Publication date: Feb 7, 2013

United States Senate

Health, Education, Labor and Pensions Committee

February 7, 2013

Written Testimony of

Kati Haycock, President, The Education Trust

 

Chairman Harkin, Senator Alexander, and Members of the Committee, thank you for providing me with the opportunity to share with you some initial observations on the state-proposed, Department-approved No Child Left Behind (NCLB) waiver plans.

My name is Kati Haycock and I am President of The Education Trust. The Education Trust is a nonprofit advocacy organization that promotes high academic achievement for all students at all levels — pre-kindergarten through college. Our goal is to close the gaps in opportunity and achievement that consign far too many young people — especially low-income students and students of color — to lives on the margins of the American mainstream.

Whether the NCLB waivers represent progress on – or backsliding from – a national commitment to closing gaps and raising achievement is a critical question, and I appreciate this opportunity to provide The Education Trust’s thoughts on that issue. Given time constraints, I will focus just on the accountability provisions.

NO CHILD LEFT BEHIND AND WAIVERS

First, a little context.

In 2002, NCLB ushered in sweeping changes to school accountability. Though accountability had previously been left largely to the states, broad dissatisfaction in Congress with the slow pace of educational improvement — especially for the groups of children for whom Congress provided states with supplemental funding — led you to step in with a new framework designed to set schools on a path to get all their students to “grade level” by 2014.

Moreover, instead of permitting them to measure progress as they always had — based on school-wide averages — you required states to report performance for all groups of children and to evaluate schools by the progress of every group they serve. That requirement — that schools are expected to teach all their students to the same state standards — is why NCLB is considered such a landmark law by the disability community, the civil rights community, and others whose children have, for so long, been compromised by lower expectations.

Virtually all observers — including critics of the law — applaud the new focus it brought on improving the achievement of the groups of children who had lagged behind, including low-income students and students of color, English Language learners, and students with disabilities.  NCLB wasn’t perfect, though, and over time, even the law’s staunchest supporters acknowledged a growing number of perverse effects, especially in the years after it was scheduled to be reauthorized.

Like many other organizations, we’d hoped that reauthorization would provide an opportunity to strengthen certain provisions of the law, while also addressing its weaknesses. Both alone and in concert with civil rights, education reform, disabilities, and business organizations, we put forward a set of reauthorization recommendations to Congress.
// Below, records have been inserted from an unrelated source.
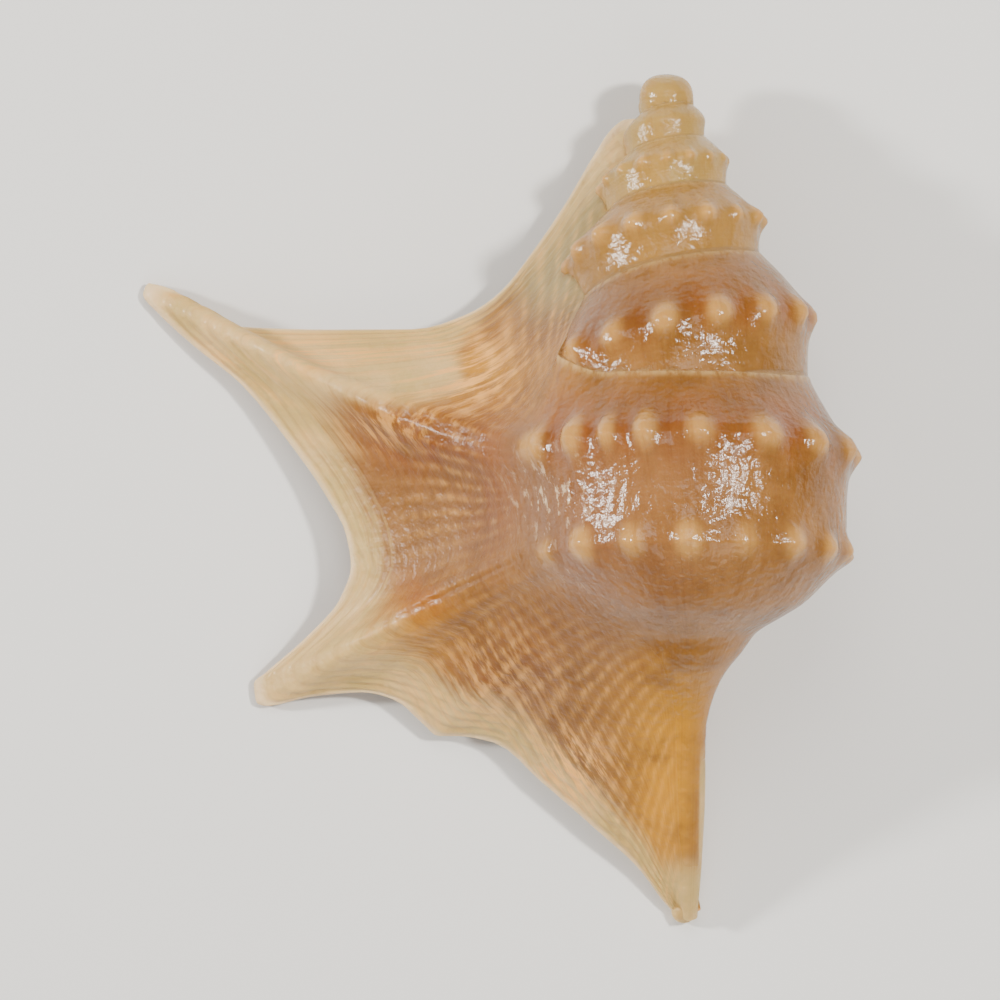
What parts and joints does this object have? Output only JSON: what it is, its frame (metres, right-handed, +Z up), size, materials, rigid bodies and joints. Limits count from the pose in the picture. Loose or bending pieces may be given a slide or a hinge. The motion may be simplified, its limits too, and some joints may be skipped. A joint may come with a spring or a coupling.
{
  "type": "pelican foot shell",
  "caption": "Knobbly pointed spiral sea shell lying on its mouth, its flared lip drawn out into toe-like points, with an open slit mouth beneath.",
  "frame": {"origin": "centre of the footprint's box, on the surface the shell rests on", "axes": "+Z up from the resting surface, +Y towards the tip of the spire, the flared lip's toes spread towards -X"},
  "size_m": [0.0356, 0.0421, 0.0174],
  "materials": {
    "shell": "natural lime shell with a thin waxy gloss, amber to salmon with cream knobs, lip edge and toes"
  },
  "bodies": {
    "root": {"shell": "shell"}
  },
  "joints": []
}
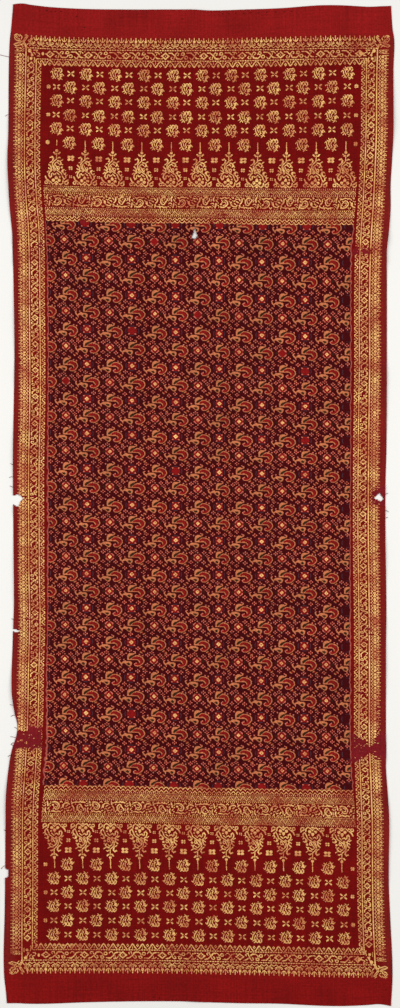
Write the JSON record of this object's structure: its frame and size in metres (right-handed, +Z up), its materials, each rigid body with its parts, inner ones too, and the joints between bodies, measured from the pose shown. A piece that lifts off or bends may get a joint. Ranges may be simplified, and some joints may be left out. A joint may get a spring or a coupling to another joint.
{
  "type": "ikat shoulder cloth with gold-thread ends",
  "caption": "Long silk shoulder cloth with a tie-dyed field and gold-thread borders, laid out flat, creased and worn along its old folds.",
  "frame": {"origin": "centre of the cloth's bounding box, on the surface that it lies on", "axes": "+X across the cloth to the right of the picture, +Y along it to the top of the picture, +Z up out of its face"},
  "size_m": [0.8358, 2.1442, 0.0054],
  "materials": {
    "silk": "woven red silk with maroon ikat and dull gold thread"
  },
  "bodies": {
    "root": {"cloth": "silk"}
  },
  "joints": []
}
But when, after multiple attempts, it was clear that Congress couldn’t reach agreement on how best to renew the law, we supported Secretary of Education Duncan’s decision to grant states waivers of some NCLB accountability provisions. The potential consequences to the equity movement of not granting more flexibility — including permanently marginalizing federal accountability requirements — were, in our estimation, more severe than the dangers inherent in a waiver process.
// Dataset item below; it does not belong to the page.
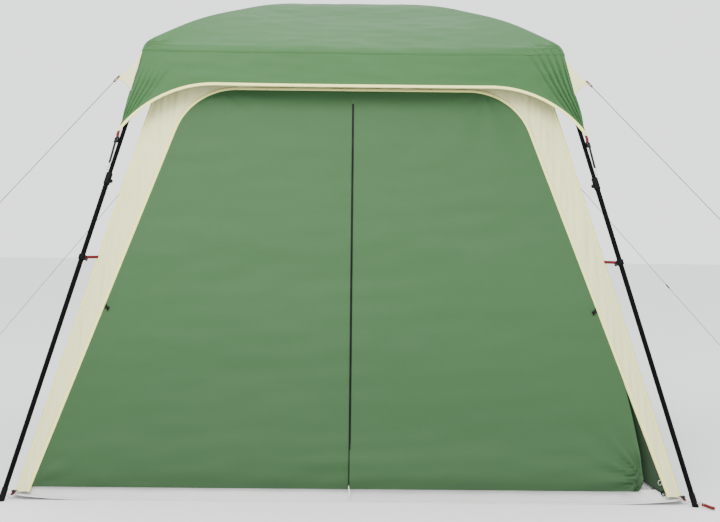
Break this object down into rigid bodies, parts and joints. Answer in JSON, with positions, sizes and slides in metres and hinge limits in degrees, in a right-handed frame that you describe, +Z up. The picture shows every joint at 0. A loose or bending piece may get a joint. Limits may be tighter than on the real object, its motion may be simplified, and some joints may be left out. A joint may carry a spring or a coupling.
{
  "type": "screen house",
  "caption": "Square pop-up shelter: black steel frame outside a green and cream fabric tent with floor mat, zipped front and guy lines.",
  "frame": {"origin": "on the ground, at the middle of the floor", "axes": "+Z up, the zipped front faces -Y, +X to the right of someone who looks at the front"},
  "size_m": [4.9708, 3.039, 2.387],
  "materials": {
    "hub_plastic": "satin",
    "joint_plastic": "satin",
    "button_plastic": "satin",
    "frame_tube": "satin",
    "steel_hardware": "satin",
    "zip_metal": "satin",
    "guy_cord": "matte",
    "fly_fabric": "satin",
    "panel_fabric": "satin",
    "strip_fabric": "matte",
    "mat_sheet": "satin"
  },
  "bodies": {
    "tent": {"fly": "fly_fabric", "floor_mat": "mat_sheet", "wall_front": "strip_fabric", "wall_back": "panel_fabric", "wall_left": "panel_fabric", "wall_right": "panel_fabric"},
    "hub": {"hub_core": "hub_plastic", "hub_cap": "hub_plastic", "hub_pins": "steel_hardware"},
    "arm_fl": {"roof_arm_fl": "frame_tube", "elbow_fl": "joint_plastic", "elbow_pin_fl": "steel_hardware"},
    "upper_fl": {"leg_upper_fl": "frame_tube", "guy_line_fl": "guy_cord"},
    "lower_fl": {"leg_lower_fl": "frame_tube", "leg_collar_fl": "joint_plastic", "foot_fl": "joint_plastic", "foot_pin_fl": "steel_hardware", "wall_clip_fl": "joint_plastic"},
    "button_fl": {"leg_button_fl": "button_plastic"},
    "runner_fl": {"guy_runner_fl": "joint_plastic"},
    "arm_fr": {"roof_arm_fr": "frame_tube", "elbow_fr": "joint_plastic", "elbow_pin_fr": "steel_hardware"},
    "upper_fr": {"leg_upper_fr": "frame_tube", "guy_line_fr": "guy_cord"},
    "lower_fr": {"leg_lower_fr": "frame_tube", "leg_collar_fr": "joint_plastic", "foot_fr": "joint_plastic", "foot_pin_fr": "steel_hardware", "wall_clip_fr": "joint_plastic"},
    "button_fr": {"leg_button_fr": "button_plastic"},
    "runner_fr": {"guy_runner_fr": "joint_plastic"},
    "arm_br": {"roof_arm_br": "frame_tube", "elbow_br": "joint_plastic", "elbow_pin_br": "steel_hardware"},
    "upper_br": {"leg_upper_br": "frame_tube", "guy_line_br": "guy_cord"},
    "lower_br": {"leg_lower_br": "frame_tube", "leg_collar_br": "joint_plastic", "foot_br": "joint_plastic", "foot_pin_br": "steel_hardware", "wall_clip_br": "joint_plastic"},
    "button_br": {"leg_button_br": "button_plastic"},
    "runner_br": {"guy_runner_br": "joint_plastic"},
    "arm_bl": {"roof_arm_bl": "frame_tube", "elbow_bl": "joint_plastic", "elbow_pin_bl": "steel_hardware"},
    "upper_bl": {"leg_upper_bl": "frame_tube", "guy_line_bl": "guy_cord"},
    "lower_bl": {"leg_lower_bl": "frame_tube", "leg_collar_bl": "joint_plastic", "foot_bl": "joint_plastic", "foot_pin_bl": "steel_hardware", "wall_clip_bl": "joint_plastic"},
    "button_bl": {"leg_button_bl": "button_plastic"},
    "runner_bl": {"guy_runner_bl": "joint_plastic"},
    "door_left": {"door_left": "panel_fabric"},
    "door_right": {"door_right": "panel_fabric"},
    "zip_slider": {"zip_slider": "zip_metal"}
  },
  "joints": [
    {"name": "hub_drop", "type": "slide", "parent": "tent", "child": "hub", "axis": [0, 0, 1], "range_m": [-1.53, 0], "deforming": ["fly", "wall_front", "wall_back", "wall_left", "wall_right", "door_left", "door_right", "guy_line_fl", "guy_line_fr", "guy_line_br", "guy_line_bl"]},
    {"name": "arm_swing_fl", "type": "hinge", "parent": "hub", "child": "arm_fl", "pos_m": [-0.06717, -0.06717, 2.358], "axis": [-0.7071, 0.7071, 0], "range_deg": [0, 103.05]},
    {"name": "leg_swing_fl", "type": "hinge", "parent": "arm_fl", "child": "upper_fl", "pos_m": [-0.96, -0.96, 1.985], "axis": [0.7071, -0.7071, 0], "range_deg": [0, 123.74]},
    {"name": "arm_swing_fr", "type": "hinge", "parent": "hub", "child": "arm_fr", "pos_m": [0.06717, -0.06717, 2.358], "axis": [-0.7071, -0.7071, 0], "range_deg": [0, 103.05]},
    {"name": "leg_swing_fr", "type": "hinge", "parent": "arm_fr", "child": "upper_fr", "pos_m": [0.96, -0.96, 1.985], "axis": [0.7071, 0.7071, 0], "range_deg": [0, 123.74]},
    {"name": "arm_swing_br", "type": "hinge", "parent": "hub", "child": "arm_br", "pos_m": [0.06717, 0.06717, 2.358], "axis": [0.7071, -0.7071, 0], "range_deg": [0, 103.05]},
    {"name": "leg_swing_br", "type": "hinge", "parent": "arm_br", "child": "upper_br", "pos_m": [0.96, 0.96, 1.985], "axis": [-0.7071, 0.7071, 0], "range_deg": [0, 123.74]},
    {"name": "arm_swing_bl", "type": "hinge", "parent": "hub", "child": "arm_bl", "pos_m": [-0.06717, 0.06717, 2.358], "axis": [0.7071, 0.7071, 0], "range_deg": [0, 103.05]},
    {"name": "leg_swing_bl", "type": "hinge", "parent": "arm_bl", "child": "upper_bl", "pos_m": [-0.96, 0.96, 1.985], "axis": [-0.7071, -0.7071, 0], "range_deg": [0, 123.74]},
    {"name": "leg_telescope_fl", "type": "slide", "parent": "upper_fl", "child": "lower_fl", "axis": [-0.2498, -0.2498, -0.9355], "range_m": [-0.52, 0]},
    {"name": "button_press_fl", "type": "slide", "parent": "lower_fl", "child": "button_fl", "axis": [0.6615, 0.6615, -0.3533], "range_m": [-0.003, 0], "stiffness_N_per_m": 900, "springref_m": 0.001},
    {"name": "leg_telescope_fr", "type": "slide", "parent": "upper_fr", "child": "lower_fr", "axis": [0.2498, -0.2498, -0.9355], "range_m": [-0.52, 0]},
    {"name": "button_press_fr", "type": "slide", "parent": "lower_fr", "child": "button_fr", "axis": [-0.6615, 0.6615, -0.3533], "range_m": [-0.003, 0], "stiffness_N_per_m": 900, "springref_m": 0.001},
    {"name": "leg_telescope_br", "type": "slide", "parent": "upper_br", "child": "lower_br", "axis": [0.2498, 0.2498, -0.9355], "range_m": [-0.52, 0]},
    {"name": "button_press_br", "type": "slide", "parent": "lower_br", "child": "button_br", "axis": [-0.6615, -0.6615, -0.3533], "range_m": [-0.003, 0], "stiffness_N_per_m": 900, "springref_m": 0.001},
    {"name": "leg_telescope_bl", "type": "slide", "parent": "upper_bl", "child": "lower_bl", "axis": [-0.2498, 0.2498, -0.9355], "range_m": [-0.52, 0]},
    {"name": "button_press_bl", "type": "slide", "parent": "lower_bl", "child": "button_bl", "axis": [0.6615, -0.6615, -0.3533], "range_m": [-0.003, 0], "stiffness_N_per_m": 900, "springref_m": 0.001},
    {"name": "door_left_swing", "type": "hinge", "parent": "upper_fl", "child": "door_left", "pos_m": [-1.4, -1.45, 0], "axis": [-0.3164, -0.2591, -0.9126], "range_deg": [0, 120]},
    {"name": "door_right_swing", "type": "hinge", "parent": "upper_fr", "child": "door_right", "pos_m": [1.4, -1.45, 0], "axis": [-0.3164, 0.2591, 0.9126], "range_deg": [0, 120]},
    {"name": "zip_travel", "type": "slide", "parent": "door_right", "child": "zip_slider", "axis": [0, 0.2731, 0.962], "range_m": [0, 1.7]},
    {"name": "runner_slide_fl", "type": "slide", "parent": "upper_fl", "child": "runner_fl", "axis": [-0.682, 0, -0.7314], "range_m": [-0.5, 0.04]},
    {"name": "runner_slide_fr", "type": "slide", "parent": "upper_fr", "child": "runner_fr", "axis": [0.7071, 0, -0.7071], "range_m": [-0.5, 0.04]},
    {"name": "runner_slide_br", "type": "slide", "parent": "upper_br", "child": "runner_br", "axis": [0.6756, 0, -0.7373], "range_m": [-0.5, 0.3]},
    {"name": "runner_slide_bl", "type": "slide", "parent": "upper_bl", "child": "runner_bl", "axis": [-0.6428, 0, -0.766], "range_m": [-0.5, 0.3]}
  ],
  "couplings": [
    {"joint": "arm_swing_fl", "follows": "hub_drop", "rad_per_m": -1.175},
    {"joint": "leg_swing_fl", "follows": "hub_drop", "rad_per_m": -1.4109},
    {"joint": "arm_swing_fr", "follows": "hub_drop", "rad_per_m": -1.175},
    {"joint": "leg_swing_fr", "follows": "hub_drop", "rad_per_m": -1.4109},
    {"joint": "arm_swing_br", "follows": "hub_drop", "rad_per_m": -1.175},
    {"joint": "leg_swing_br", "follows": "hub_drop", "rad_per_m": -1.4109},
    {"joint": "arm_swing_bl", "follows": "hub_drop", "rad_per_m": -1.175},
    {"joint": "leg_swing_bl", "follows": "hub_drop", "rad_per_m": -1.4109}
  ]
}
Along with many other organizations, we provided feedback on the waiver requirements and guidelines, including extensive data analyses that served as the underpinnings of the “cut the gaps in half” accountability option. Several Ed Trust staff members, myself included, also served as peer reviewers.

WAIVERS:  SOME QUESTIONS, WORRIES

Our support for the Secretary’s decision to grant waivers should not, however, be conflated with enthusiasm about either the final waiver guidelines or the waiver plans that were actually approved.  There were certainly areas of great strength in both the Department’s guidance and in some states’ plans, but there were also decisions that should trouble all those who understand — as you do — that our future as a nation depends on developing the minds of all our children.

In the end, what will matter — of course — is whether we speed progress in raising achievement and closing the long-standing gaps that have separated too many young Americans from their more advantaged peers.

But it’s not too early to draw some lessons from this experience as you look forward to reauthorization.  The essential question: When given more flexibility, do states preserve the focus of the law, while mitigating its growing problems?

As we look across the approved waiver plans, here is what we see.

1. Setting Achievement Goals.

Many educators and others decried the 100 percent-of-kids-proficient-by-2014 goal as unrealistic and “not based in real data.” So, in its waiver guidelines, the Department gave states two options that were based in real data, but also allowed them to pick something “equally ambitious.”  This approach seems to have worked, and well.

Close to half the states that received waivers chose some version of the cut the gap in half achievement goal, an idea that originated at Ed Trust after extensive analysis of data from multiple states to identify rates of improvement and gap-closing that meet the “ambitious and achievable” test.   This goal requires improvements for all groups of students, but promotes gap-closing by demanding faster improvement from those groups that start farthest behind.

Only Arizona chose the 100 percent proficiency by 2020 goal, while Louisiana is maintaining the NCLB goal of 100 percent by 2014.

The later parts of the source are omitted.